== RECORDED INFORMATION ==
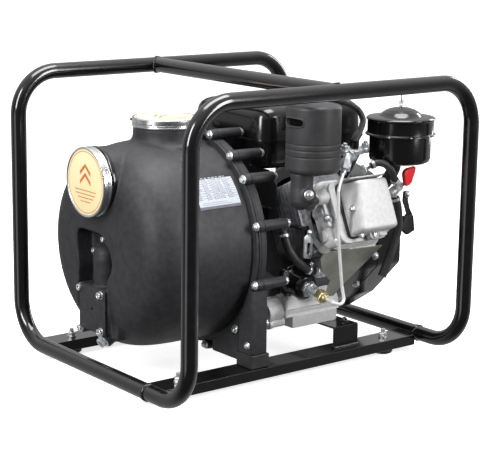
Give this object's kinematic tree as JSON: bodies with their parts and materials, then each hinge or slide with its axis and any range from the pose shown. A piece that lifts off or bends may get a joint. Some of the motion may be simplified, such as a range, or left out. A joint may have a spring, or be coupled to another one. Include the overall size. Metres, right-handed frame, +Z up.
{
  "type": "engine-driven trash pump set",
  "caption": "Self-priming trash pump with a round plastic body, driven by a small air-cooled diesel engine, on channels in a black bent-tube carrying frame.",
  "frame": {"origin": "on the ground under the middle of the tube frame", "axes": "+X from the suction port towards the flywheel, -Y is the cylinder head side, +Z up"},
  "size_m": [0.6616, 0.5662, 0.5443],
  "materials": {
    "black_paint": "semi-gloss black powder coat on steel tube and plate",
    "black_plastic": "charcoal glass-filled plastic with a fine moulded grain",
    "matt_black": "matt dark grey heat-proof paint",
    "gloss_black": "glossy black stove enamel",
    "aluminium": "bare die-cast aluminium",
    "cast_fins": "dark grey painted cast fins",
    "zinc": "bright zinc plate",
    "steel": "polished steel",
    "olive_zinc": "olive-grey coated sheet steel",
    "brass": "machined brass",
    "rubber": "black rubber",
    "iron": "cast iron with a rough skin",
    "red": "red moulded plastic grip"
  },
  "bodies": {
    "root": {"near_hoop": "black_paint", "far_hoop": "black_paint", "top_cross_tube": "black_paint", "near_channel": "black_paint", "far_channel": "black_paint", "front_near_foot": "rubber", "front_far_foot": "rubber", "rear_near_foot": "rubber", "rear_far_foot": "rubber", "engine_bracket": "gloss_black", "near_leg_block": "rubber", "far_leg_block": "rubber", "pump_casing": "black_plastic", "pump_adapter": "black_plastic", "volute": "iron", "wear_plate": "steel", "shaft_seal": "steel", "suction_ring": "steel", "discharge_ring": "steel", "front_plate": "black_plastic", "crankcase": "aluminium", "blower_housing": "gloss_black", "recoil_cover": "gloss_black", "cylinder": "cast_fins", "cylinder_head": "aluminium", "rocker_gasket": "rubber", "rocker_cover": "aluminium", "exhaust_elbow": "matt_black", "muffler": "matt_black", "air_cleaner_bowl": "gloss_black", "air_cleaner_lid": "gloss_black", "intake_pipe": "matt_black", "fuel_tank": "gloss_black", "injection_pump": "gloss_black", "injection_nut": "brass", "injection_pipe": "steel", "injector": "zinc", "return_hose": "rubber", "feed_hose": "rubber", "feed_union": "zinc", "fuel_tap": "zinc", "tap_hose": "rubber", "breather_hose": "rubber", "baffle": "olive_zinc", "cooling_shroud": "black_paint"},
    "rotor": {"crankshaft": "steel", "flywheel": "iron", "impeller": "iron"},
    "piston_assembly": {"piston": "aluminium", "connecting_rod": "steel"},
    "suction_cap_body": {"suction_cap": "steel"},
    "discharge_cap_body": {"discharge_cap": "steel"},
    "valve_flap_body": {"check_valve_flap": "rubber"},
    "tank_cap_body": {"tank_cap": "gloss_black"},
    "drain_plug_body": {"drain_plug": "zinc"},
    "wing_nut_body": {"air_cleaner_wing_nut": "zinc"},
    "fuel_tap_lever_body": {"fuel_tap_lever": "red"},
    "throttle_lever_body": {"throttle_lever": "gloss_black"},
    "stop_lever_body": {"stop_lever": "zinc"},
    "recoil_handle_body": {"recoil_handle": "black_plastic"}
  },
  "joints": [
    {"name": "engine_shaft_spin", "type": "hinge", "parent": "root", "child": "rotor", "pos_m": [0, 0.04, 0.2], "axis": [1, 0, 0], "continuous": true},
    {"name": "piston_stroke", "type": "slide", "parent": "root", "child": "piston_assembly", "axis": [0, -0.9107, 0.4131], "range_m": [-0.025, 0.025]},
    {"name": "suction_cap_pull", "type": "slide", "parent": "root", "child": "suction_cap_body", "axis": [-1, 0, 0], "range_m": [0, 0.06]},
    {"name": "discharge_cap_lift", "type": "slide", "parent": "root", "child": "discharge_cap_body", "axis": [0, 0, 1], "range_m": [0, 0.06]},
    {"name": "valve_flap_swing", "type": "hinge", "parent": "root", "child": "valve_flap_body", "pos_m": [-0.221, 0.04, 0.412], "axis": [0, -1, 0], "range_deg": [0, 22]},
    {"name": "tank_cap_lift", "type": "slide", "parent": "root", "child": "tank_cap_body", "axis": [0, 0, 1], "range_m": [0, 0.04]},
    {"name": "drain_plug_pull", "type": "slide", "parent": "root", "child": "drain_plug_body", "axis": [-0.8601, 0, -0.5101], "range_m": [0, 0.03]},
    {"name": "wing_nut_turn", "type": "hinge", "parent": "root", "child": "wing_nut_body", "pos_m": [0.232, -0.172, 0.49], "axis": [0, 0, 1], "continuous": true},
    {"name": "fuel_tap_turn", "type": "hinge", "parent": "root", "child": "fuel_tap_lever_body", "pos_m": [0.233, -0.192, 0.339], "axis": [0, 1, 0], "range_deg": [0, 90]},
    {"name": "throttle_turn", "type": "hinge", "parent": "root", "child": "throttle_lever_body", "pos_m": [0.262, -0.162, 0.31], "axis": [0, 1, 0], "range_deg": [-25, 20]},
    {"name": "stop_lever_turn", "type": "hinge", "parent": "root", "child": "stop_lever_body", "pos_m": [0.026, -0.157, 0.241], "axis": [0, 1, 0], "range_deg": [0, 25], "stiffness_Nm_per_rad": 0.4},
    {"name": "recoil_pull", "type": "slide", "parent": "root", "child": "recoil_handle_body", "axis": [0, 1, 0], "range_m": [0, 0.5], "stiffness_N_per_m": 60}
  ]
}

== TASK ==
Output the whole listing above again, word for word.

== OUTPUT ==
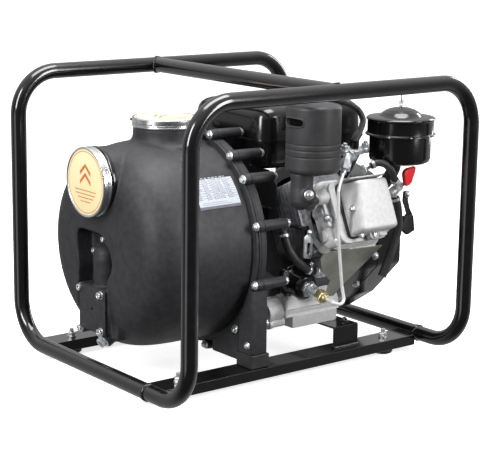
Give this object's kinematic tree as JSON: bodies with their parts and materials, then each hinge or slide with its axis and any range from the pose shown. A piece that lifts off or bends may get a joint. Some of the motion may be simplified, such as a range, or left out. A joint may have a spring, or be coupled to another one. Include the overall size. Metres, right-handed frame, +Z up.
{
  "type": "engine-driven trash pump set",
  "caption": "Self-priming trash pump with a round plastic body, driven by a small air-cooled diesel engine, on channels in a black bent-tube carrying frame.",
  "frame": {"origin": "on the ground under the middle of the tube frame", "axes": "+X from the suction port towards the flywheel, -Y is the cylinder head side, +Z up"},
  "size_m": [0.6616, 0.5662, 0.5443],
  "materials": {
    "black_paint": "semi-gloss black powder coat on steel tube and plate",
    "black_plastic": "charcoal glass-filled plastic with a fine moulded grain",
    "matt_black": "matt dark grey heat-proof paint",
    "gloss_black": "glossy black stove enamel",
    "aluminium": "bare die-cast aluminium",
    "cast_fins": "dark grey painted cast fins",
    "zinc": "bright zinc plate",
    "steel": "polished steel",
    "olive_zinc": "olive-grey coated sheet steel",
    "brass": "machined brass",
    "rubber": "black rubber",
    "iron": "cast iron with a rough skin",
    "red": "red moulded plastic grip"
  },
  "bodies": {
    "root": {"near_hoop": "black_paint", "far_hoop": "black_paint", "top_cross_tube": "black_paint", "near_channel": "black_paint", "far_channel": "black_paint", "front_near_foot": "rubber", "front_far_foot": "rubber", "rear_near_foot": "rubber", "rear_far_foot": "rubber", "engine_bracket": "gloss_black", "near_leg_block": "rubber", "far_leg_block": "rubber", "pump_casing": "black_plastic", "pump_adapter": "black_plastic", "volute": "iron", "wear_plate": "steel", "shaft_seal": "steel", "suction_ring": "steel", "discharge_ring": "steel", "front_plate": "black_plastic", "crankcase": "aluminium", "blower_housing": "gloss_black", "recoil_cover": "gloss_black", "cylinder": "cast_fins", "cylinder_head": "aluminium", "rocker_gasket": "rubber", "rocker_cover": "aluminium", "exhaust_elbow": "matt_black", "muffler": "matt_black", "air_cleaner_bowl": "gloss_black", "air_cleaner_lid": "gloss_black", "intake_pipe": "matt_black", "fuel_tank": "gloss_black", "injection_pump": "gloss_black", "injection_nut": "brass", "injection_pipe": "steel", "injector": "zinc", "return_hose": "rubber", "feed_hose": "rubber", "feed_union": "zinc", "fuel_tap": "zinc", "tap_hose": "rubber", "breather_hose": "rubber", "baffle": "olive_zinc", "cooling_shroud": "black_paint"},
    "rotor": {"crankshaft": "steel", "flywheel": "iron", "impeller": "iron"},
    "piston_assembly": {"piston": "aluminium", "connecting_rod": "steel"},
    "suction_cap_body": {"suction_cap": "steel"},
    "discharge_cap_body": {"discharge_cap": "steel"},
    "valve_flap_body": {"check_valve_flap": "rubber"},
    "tank_cap_body": {"tank_cap": "gloss_black"},
    "drain_plug_body": {"drain_plug": "zinc"},
    "wing_nut_body": {"air_cleaner_wing_nut": "zinc"},
    "fuel_tap_lever_body": {"fuel_tap_lever": "red"},
    "throttle_lever_body": {"throttle_lever": "gloss_black"},
    "stop_lever_body": {"stop_lever": "zinc"},
    "recoil_handle_body": {"recoil_handle": "black_plastic"}
  },
  "joints": [
    {"name": "engine_shaft_spin", "type": "hinge", "parent": "root", "child": "rotor", "pos_m": [0, 0.04, 0.2], "axis": [1, 0, 0], "continuous": true},
    {"name": "piston_stroke", "type": "slide", "parent": "root", "child": "piston_assembly", "axis": [0, -0.9107, 0.4131], "range_m": [-0.025, 0.025]},
    {"name": "suction_cap_pull", "type": "slide", "parent": "root", "child": "suction_cap_body", "axis": [-1, 0, 0], "range_m": [0, 0.06]},
    {"name": "discharge_cap_lift", "type": "slide", "parent": "root", "child": "discharge_cap_body", "axis": [0, 0, 1], "range_m": [0, 0.06]},
    {"name": "valve_flap_swing", "type": "hinge", "parent": "root", "child": "valve_flap_body", "pos_m": [-0.221, 0.04, 0.412], "axis": [0, -1, 0], "range_deg": [0, 22]},
    {"name": "tank_cap_lift", "type": "slide", "parent": "root", "child": "tank_cap_body", "axis": [0, 0, 1], "range_m": [0, 0.04]},
    {"name": "drain_plug_pull", "type": "slide", "parent": "root", "child": "drain_plug_body", "axis": [-0.8601, 0, -0.5101], "range_m": [0, 0.03]},
    {"name": "wing_nut_turn", "type": "hinge", "parent": "root", "child": "wing_nut_body", "pos_m": [0.232, -0.172, 0.49], "axis": [0, 0, 1], "continuous": true},
    {"name": "fuel_tap_turn", "type": "hinge", "parent": "root", "child": "fuel_tap_lever_body", "pos_m": [0.233, -0.192, 0.339], "axis": [0, 1, 0], "range_deg": [0, 90]},
    {"name": "throttle_turn", "type": "hinge", "parent": "root", "child": "throttle_lever_body", "pos_m": [0.262, -0.162, 0.31], "axis": [0, 1, 0], "range_deg": [-25, 20]},
    {"name": "stop_lever_turn", "type": "hinge", "parent": "root", "child": "stop_lever_body", "pos_m": [0.026, -0.157, 0.241], "axis": [0, 1, 0], "range_deg": [0, 25], "stiffness_Nm_per_rad": 0.4},
    {"name": "recoil_pull", "type": "slide", "parent": "root", "child": "recoil_handle_body", "axis": [0, 1, 0], "range_m": [0, 0.5], "stiffness_N_per_m": 60}
  ]
}